* Start *
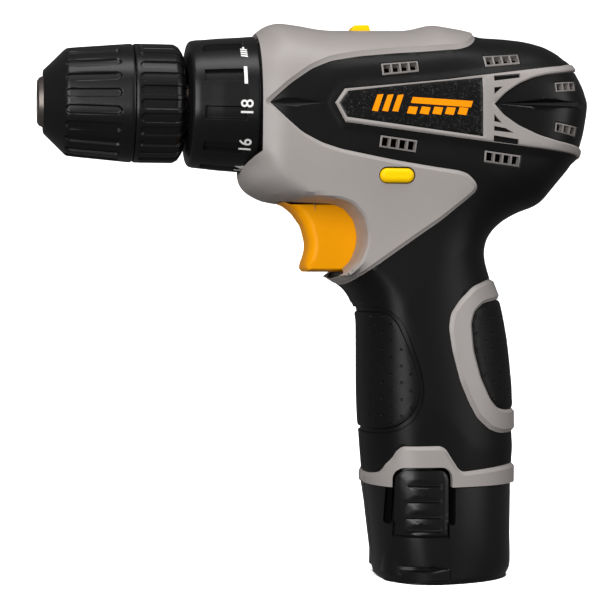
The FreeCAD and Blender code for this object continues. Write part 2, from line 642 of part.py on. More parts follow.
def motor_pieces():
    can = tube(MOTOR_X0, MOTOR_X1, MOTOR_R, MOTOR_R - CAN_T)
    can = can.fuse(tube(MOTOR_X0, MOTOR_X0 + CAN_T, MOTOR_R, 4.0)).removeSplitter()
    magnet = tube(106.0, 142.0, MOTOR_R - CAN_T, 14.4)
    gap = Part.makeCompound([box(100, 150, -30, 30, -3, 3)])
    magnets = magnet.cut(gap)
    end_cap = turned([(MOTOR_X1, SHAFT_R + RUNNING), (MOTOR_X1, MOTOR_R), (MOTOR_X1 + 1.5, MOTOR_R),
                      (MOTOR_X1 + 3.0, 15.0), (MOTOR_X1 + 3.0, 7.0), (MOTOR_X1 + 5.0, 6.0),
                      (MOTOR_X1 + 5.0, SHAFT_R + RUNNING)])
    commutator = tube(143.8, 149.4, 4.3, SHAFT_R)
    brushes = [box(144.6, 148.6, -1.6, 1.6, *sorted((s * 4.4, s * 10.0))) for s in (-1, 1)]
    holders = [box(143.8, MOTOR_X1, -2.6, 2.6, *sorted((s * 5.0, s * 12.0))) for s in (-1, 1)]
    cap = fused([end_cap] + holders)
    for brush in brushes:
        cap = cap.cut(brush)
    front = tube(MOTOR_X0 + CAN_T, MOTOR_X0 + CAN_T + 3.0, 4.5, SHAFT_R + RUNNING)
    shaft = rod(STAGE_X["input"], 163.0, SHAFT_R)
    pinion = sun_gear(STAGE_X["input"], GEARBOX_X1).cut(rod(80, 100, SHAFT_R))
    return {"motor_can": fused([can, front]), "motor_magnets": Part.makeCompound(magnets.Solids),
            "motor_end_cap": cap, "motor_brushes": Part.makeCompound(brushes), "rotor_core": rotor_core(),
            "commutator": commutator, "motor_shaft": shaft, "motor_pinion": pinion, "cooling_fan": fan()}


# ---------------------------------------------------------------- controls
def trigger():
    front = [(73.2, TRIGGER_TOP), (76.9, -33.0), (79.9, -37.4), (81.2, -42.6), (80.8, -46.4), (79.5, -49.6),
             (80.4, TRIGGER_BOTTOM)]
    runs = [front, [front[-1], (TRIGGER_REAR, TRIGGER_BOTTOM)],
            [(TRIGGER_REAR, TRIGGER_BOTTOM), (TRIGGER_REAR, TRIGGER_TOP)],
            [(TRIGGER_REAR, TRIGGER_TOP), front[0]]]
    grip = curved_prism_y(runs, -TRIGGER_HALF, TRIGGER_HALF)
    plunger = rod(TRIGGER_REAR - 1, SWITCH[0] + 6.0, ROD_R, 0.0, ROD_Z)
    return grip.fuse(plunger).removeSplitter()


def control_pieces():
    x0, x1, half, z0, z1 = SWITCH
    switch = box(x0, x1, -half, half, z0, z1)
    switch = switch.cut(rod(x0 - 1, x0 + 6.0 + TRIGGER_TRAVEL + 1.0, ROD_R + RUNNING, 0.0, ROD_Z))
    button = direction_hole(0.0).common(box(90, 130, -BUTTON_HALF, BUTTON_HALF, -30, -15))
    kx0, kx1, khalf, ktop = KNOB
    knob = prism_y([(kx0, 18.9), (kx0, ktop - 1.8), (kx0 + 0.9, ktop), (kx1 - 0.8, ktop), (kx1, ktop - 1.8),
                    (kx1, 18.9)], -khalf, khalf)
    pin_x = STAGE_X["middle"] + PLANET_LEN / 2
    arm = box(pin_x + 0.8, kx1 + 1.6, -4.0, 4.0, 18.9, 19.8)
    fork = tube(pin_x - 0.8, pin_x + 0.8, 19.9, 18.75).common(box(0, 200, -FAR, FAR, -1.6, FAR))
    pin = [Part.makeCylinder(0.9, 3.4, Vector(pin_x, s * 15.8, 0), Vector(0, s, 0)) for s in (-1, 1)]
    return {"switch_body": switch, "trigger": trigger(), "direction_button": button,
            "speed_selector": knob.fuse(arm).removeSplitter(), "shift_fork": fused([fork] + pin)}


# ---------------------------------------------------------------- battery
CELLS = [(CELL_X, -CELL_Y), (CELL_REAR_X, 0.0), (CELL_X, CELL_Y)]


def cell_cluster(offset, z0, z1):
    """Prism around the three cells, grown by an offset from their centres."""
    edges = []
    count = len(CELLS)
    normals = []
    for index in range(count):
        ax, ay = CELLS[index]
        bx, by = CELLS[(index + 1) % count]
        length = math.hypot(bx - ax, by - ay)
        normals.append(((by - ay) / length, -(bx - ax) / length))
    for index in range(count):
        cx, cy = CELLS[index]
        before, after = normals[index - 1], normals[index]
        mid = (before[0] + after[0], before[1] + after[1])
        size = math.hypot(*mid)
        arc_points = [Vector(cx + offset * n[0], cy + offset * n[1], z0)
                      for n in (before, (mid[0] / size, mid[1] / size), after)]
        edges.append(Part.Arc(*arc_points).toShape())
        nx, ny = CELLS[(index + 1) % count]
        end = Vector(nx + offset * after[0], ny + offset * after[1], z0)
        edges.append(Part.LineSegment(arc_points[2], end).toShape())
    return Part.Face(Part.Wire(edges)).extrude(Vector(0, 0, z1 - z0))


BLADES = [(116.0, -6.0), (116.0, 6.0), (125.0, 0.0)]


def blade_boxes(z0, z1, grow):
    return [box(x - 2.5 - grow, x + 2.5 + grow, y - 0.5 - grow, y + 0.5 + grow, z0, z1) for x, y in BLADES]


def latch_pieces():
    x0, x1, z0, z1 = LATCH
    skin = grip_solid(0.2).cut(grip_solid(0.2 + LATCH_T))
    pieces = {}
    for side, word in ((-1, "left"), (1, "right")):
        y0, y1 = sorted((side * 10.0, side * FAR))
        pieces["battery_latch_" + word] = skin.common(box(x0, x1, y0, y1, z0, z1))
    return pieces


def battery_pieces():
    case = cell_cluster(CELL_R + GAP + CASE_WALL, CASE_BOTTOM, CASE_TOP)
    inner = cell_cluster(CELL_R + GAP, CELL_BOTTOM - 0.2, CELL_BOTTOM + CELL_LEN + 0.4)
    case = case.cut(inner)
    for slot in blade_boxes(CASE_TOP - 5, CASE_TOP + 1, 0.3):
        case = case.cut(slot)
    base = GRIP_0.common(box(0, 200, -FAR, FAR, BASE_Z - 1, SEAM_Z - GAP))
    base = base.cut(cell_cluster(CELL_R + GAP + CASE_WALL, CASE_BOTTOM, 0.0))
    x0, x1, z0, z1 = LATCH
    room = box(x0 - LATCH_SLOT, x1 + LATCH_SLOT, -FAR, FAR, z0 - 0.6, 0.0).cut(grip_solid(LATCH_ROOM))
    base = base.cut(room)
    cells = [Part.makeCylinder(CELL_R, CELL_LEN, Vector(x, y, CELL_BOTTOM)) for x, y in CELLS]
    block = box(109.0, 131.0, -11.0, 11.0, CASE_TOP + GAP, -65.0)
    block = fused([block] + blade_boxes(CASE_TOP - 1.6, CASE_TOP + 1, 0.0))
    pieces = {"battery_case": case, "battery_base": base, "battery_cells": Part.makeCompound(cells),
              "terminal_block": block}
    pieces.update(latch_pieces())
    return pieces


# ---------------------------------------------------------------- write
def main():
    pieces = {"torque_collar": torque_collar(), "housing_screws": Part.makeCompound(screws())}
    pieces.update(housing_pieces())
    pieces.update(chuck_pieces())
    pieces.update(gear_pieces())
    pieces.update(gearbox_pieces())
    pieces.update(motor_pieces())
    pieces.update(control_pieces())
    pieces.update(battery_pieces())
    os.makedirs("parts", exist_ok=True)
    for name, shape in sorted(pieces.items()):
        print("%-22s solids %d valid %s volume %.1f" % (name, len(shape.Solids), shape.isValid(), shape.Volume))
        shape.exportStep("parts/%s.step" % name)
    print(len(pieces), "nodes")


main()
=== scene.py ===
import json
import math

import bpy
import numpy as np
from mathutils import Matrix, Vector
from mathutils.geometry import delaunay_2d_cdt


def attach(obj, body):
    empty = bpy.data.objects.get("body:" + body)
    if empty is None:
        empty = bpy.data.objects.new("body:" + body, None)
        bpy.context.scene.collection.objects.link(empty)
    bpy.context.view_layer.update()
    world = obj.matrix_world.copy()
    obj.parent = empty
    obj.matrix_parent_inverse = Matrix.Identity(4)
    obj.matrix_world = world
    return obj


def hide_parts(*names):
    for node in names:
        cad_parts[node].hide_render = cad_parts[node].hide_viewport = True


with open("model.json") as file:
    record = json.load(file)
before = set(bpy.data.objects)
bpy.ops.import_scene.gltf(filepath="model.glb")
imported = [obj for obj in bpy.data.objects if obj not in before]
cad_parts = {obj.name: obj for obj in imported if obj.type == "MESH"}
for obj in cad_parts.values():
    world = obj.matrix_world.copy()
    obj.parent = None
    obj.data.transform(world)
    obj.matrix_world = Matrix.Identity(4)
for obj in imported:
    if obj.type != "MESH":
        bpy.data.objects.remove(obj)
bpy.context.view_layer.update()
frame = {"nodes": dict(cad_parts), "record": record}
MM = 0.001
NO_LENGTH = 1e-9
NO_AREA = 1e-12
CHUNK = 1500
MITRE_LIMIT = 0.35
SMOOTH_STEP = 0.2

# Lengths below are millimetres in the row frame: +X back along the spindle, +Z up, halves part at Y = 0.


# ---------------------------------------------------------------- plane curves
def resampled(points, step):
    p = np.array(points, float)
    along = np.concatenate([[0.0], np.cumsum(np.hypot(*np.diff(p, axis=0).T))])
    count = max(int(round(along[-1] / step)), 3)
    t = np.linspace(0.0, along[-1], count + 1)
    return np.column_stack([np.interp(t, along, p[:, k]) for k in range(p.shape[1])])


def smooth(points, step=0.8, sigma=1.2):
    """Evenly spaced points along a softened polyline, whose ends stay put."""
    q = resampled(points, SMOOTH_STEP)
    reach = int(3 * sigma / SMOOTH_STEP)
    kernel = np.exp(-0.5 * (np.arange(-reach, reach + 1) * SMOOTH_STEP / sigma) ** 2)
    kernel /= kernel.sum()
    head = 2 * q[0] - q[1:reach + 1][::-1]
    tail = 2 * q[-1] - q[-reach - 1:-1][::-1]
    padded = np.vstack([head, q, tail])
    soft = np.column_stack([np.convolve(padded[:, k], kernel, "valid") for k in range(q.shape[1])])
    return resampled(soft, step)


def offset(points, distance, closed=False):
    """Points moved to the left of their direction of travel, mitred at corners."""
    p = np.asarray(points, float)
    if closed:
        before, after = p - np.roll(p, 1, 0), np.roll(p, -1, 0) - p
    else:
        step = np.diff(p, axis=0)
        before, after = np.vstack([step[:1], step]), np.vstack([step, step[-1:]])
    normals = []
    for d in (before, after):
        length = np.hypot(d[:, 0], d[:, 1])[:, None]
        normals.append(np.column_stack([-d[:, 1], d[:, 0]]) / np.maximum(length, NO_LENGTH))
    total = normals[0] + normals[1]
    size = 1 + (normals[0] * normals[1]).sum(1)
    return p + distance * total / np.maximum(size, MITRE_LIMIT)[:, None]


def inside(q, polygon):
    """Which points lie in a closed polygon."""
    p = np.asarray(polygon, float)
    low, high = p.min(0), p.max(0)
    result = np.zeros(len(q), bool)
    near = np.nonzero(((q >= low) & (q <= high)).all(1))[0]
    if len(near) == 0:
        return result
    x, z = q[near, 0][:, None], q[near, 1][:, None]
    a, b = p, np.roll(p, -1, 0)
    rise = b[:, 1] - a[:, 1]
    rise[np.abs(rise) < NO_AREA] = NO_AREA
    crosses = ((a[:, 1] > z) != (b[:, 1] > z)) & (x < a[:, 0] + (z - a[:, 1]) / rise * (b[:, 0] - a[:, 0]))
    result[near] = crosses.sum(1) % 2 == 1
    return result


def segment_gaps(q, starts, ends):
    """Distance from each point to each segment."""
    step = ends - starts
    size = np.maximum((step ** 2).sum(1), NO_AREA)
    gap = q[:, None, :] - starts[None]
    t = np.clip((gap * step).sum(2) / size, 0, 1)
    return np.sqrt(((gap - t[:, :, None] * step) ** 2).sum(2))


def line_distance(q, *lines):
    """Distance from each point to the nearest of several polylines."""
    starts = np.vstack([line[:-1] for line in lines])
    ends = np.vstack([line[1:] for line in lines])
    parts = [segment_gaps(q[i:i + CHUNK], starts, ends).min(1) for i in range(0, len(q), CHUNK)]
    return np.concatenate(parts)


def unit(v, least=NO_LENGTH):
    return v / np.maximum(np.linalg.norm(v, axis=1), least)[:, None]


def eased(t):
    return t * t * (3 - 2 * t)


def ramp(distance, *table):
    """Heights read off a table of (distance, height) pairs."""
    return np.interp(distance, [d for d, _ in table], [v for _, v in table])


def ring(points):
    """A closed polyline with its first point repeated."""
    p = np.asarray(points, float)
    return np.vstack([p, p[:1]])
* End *
#### [What is expected]
Each line from the one containing "bpy.context.scene.collection.objects.link(empty)" through the one containing "return np.column_stack([np.interp(t, along, p[:, k])" must be retyped exactly, the first and last of these included.

#### [Full output]
        bpy.context.scene.collection.objects.link(empty)
    bpy.context.view_layer.update()
    world = obj.matrix_world.copy()
    obj.parent = empty
    obj.matrix_parent_inverse = Matrix.Identity(4)
    obj.matrix_world = world
    return obj


def hide_parts(*names):
    for node in names:
        cad_parts[node].hide_render = cad_parts[node].hide_viewport = True


with open("model.json") as file:
    record = json.load(file)
before = set(bpy.data.objects)
bpy.ops.import_scene.gltf(filepath="model.glb")
imported = [obj for obj in bpy.data.objects if obj not in before]
cad_parts = {obj.name: obj for obj in imported if obj.type == "MESH"}
for obj in cad_parts.values():
    world = obj.matrix_world.copy()
    obj.parent = None
    obj.data.transform(world)
    obj.matrix_world = Matrix.Identity(4)
for obj in imported:
    if obj.type != "MESH":
        bpy.data.objects.remove(obj)
bpy.context.view_layer.update()
frame = {"nodes": dict(cad_parts), "record": record}
MM = 0.001
NO_LENGTH = 1e-9
NO_AREA = 1e-12
CHUNK = 1500
MITRE_LIMIT = 0.35
SMOOTH_STEP = 0.2

# Lengths below are millimetres in the row frame: +X back along the spindle, +Z up, halves part at Y = 0.


# ---------------------------------------------------------------- plane curves
def resampled(points, step):
    p = np.array(points, float)
    along = np.concatenate([[0.0], np.cumsum(np.hypot(*np.diff(p, axis=0).T))])
    count = max(int(round(along[-1] / step)), 3)
    t = np.linspace(0.0, along[-1], count + 1)
    return np.column_stack([np.interp(t, along, p[:, k]) for k in range(p.shape[1])])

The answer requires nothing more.